The verse is in its general characteristics of the school of Tennyson,
with its equable progression, its honied epithets, its soft cadences,
its gentle melody. But the poems are deeply original, because they,
combine a peculiar classical quality, with a frank delight in the spirit
of generous boyhood. For all their wealth of idealised sentiment, they
never lose sight of the fuller life of the world that waits beyond the
threshold of youth, the wider issues, the glory of the battle, the hopes
of the patriot, the generous visions of manhood. They are full of the
romance of boyish friendships, the echoes of the river and the cricket
field, the ingenuous ambitions, the chivalry, the courage of youth and
health, the brilliant charm of the opening world.
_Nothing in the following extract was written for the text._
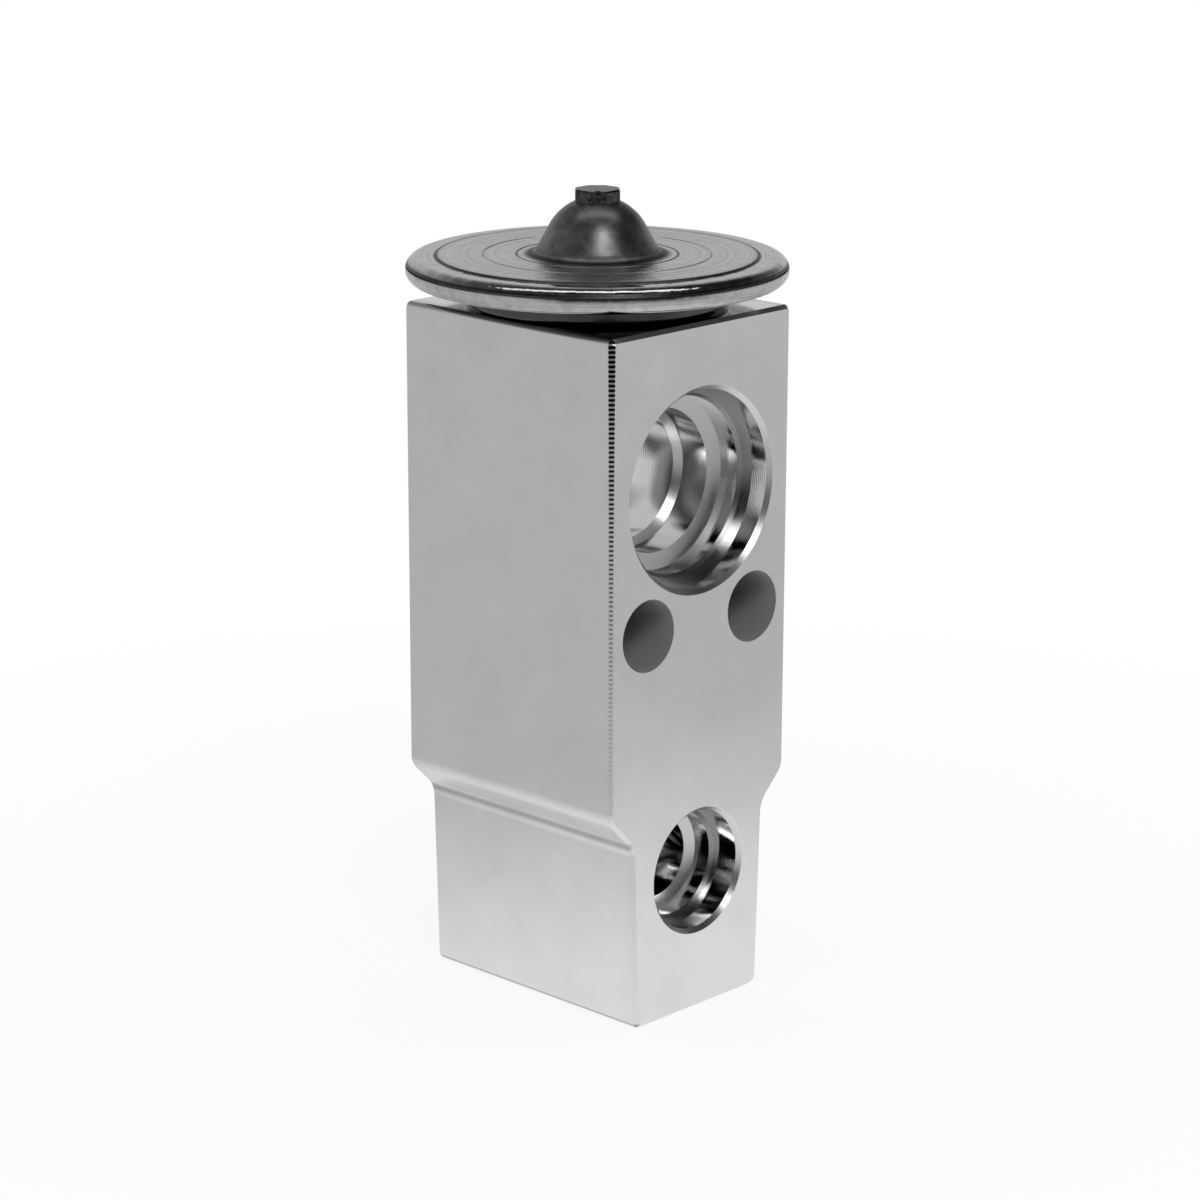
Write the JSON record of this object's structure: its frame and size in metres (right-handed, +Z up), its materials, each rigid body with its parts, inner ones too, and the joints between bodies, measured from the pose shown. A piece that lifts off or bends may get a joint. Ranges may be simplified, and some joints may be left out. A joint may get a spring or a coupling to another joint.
{
  "type": "block-type thermostatic expansion valve",
  "caption": "Aluminium valve block with round pipe sockets on two faces, a domed diaphragm power head on top and a sprung ball valve, rod and adjusting screw inside.",
  "frame": {"origin": "centre of the block's flat foot", "axes": "+Z up along the valve's axis to the power head, -Y out of the face with the suction outlet and the liquid inlet, X across the two bolt holes"},
  "size_m": [0.038, 0.038, 0.0821],
  "materials": {
    "extruded_aluminium": "drawn and machined, matt",
    "stainless_steel": "spun and welded, satin",
    "plug_steel": "cold headed, satin",
    "seal_rubber": "matt moulded",
    "spring_steel": "drawn and stamped",
    "turned_brass": "turned",
    "turned_aluminium": "turned",
    "ground_steel": "ground and polished"
  },
  "bodies": {
    "housing": {"valve_body": "extruded_aluminium", "power_head_lid": "stainless_steel", "charge_plug": "plug_steel", "power_head_base": "stainless_steel", "power_head_seal": "seal_rubber", "diaphragm": "spring_steel", "rod_seal": "seal_rubber", "seal_washer": "turned_brass", "push_nut": "spring_steel"},
    "valve_train": {"diaphragm_stop": "turned_brass", "sensing_rod": "turned_aluminium", "push_rod": "ground_steel", "valve_ball": "ground_steel", "ball_holder": "ground_steel", "damping_ring": "spring_steel"},
    "adjuster_slide": {"superheat_spring": "spring_steel", "adjusting_screw_seal": "seal_rubber"},
    "adjuster": {"adjusting_screw": "turned_aluminium"}
  },
  "joints": [
    {"name": "valve_lift", "type": "slide", "parent": "housing", "child": "valve_train", "axis": [0, 0, -1], "range_m": [0, 0.0008], "stiffness_N_per_m": 12000, "deforming": ["superheat_spring", "diaphragm"]},
    {"name": "adjuster_travel", "type": "slide", "parent": "housing", "child": "adjuster_slide", "axis": [0, 0, 1], "range_m": [-0.001, 0.001], "deforming": ["superheat_spring"]},
    {"name": "adjuster_turn", "type": "hinge", "parent": "adjuster_slide", "child": "adjuster", "pos_m": [0, 0, 0], "axis": [0, 0, 1], "range_deg": [-360, 360]}
  ],
  "couplings": [
    {"joint": "adjuster_turn", "follows": "adjuster_travel", "rad_per_m": 6283}
  ]
}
These things are but
the prelude to, the presage of, the energies of the larger stage; his
young heroes are to learn the lessons of patriotism, of manliness, of
activity, of generosity, that they may display them in a wider field.
Thus he wrote in "A Retrospect of School Life":--
"Much lost I; something stayed behind,
A snatch, maybe, of ancient song.
Some breathings of a deathless mind,
Some love of truth, some hate of wrong.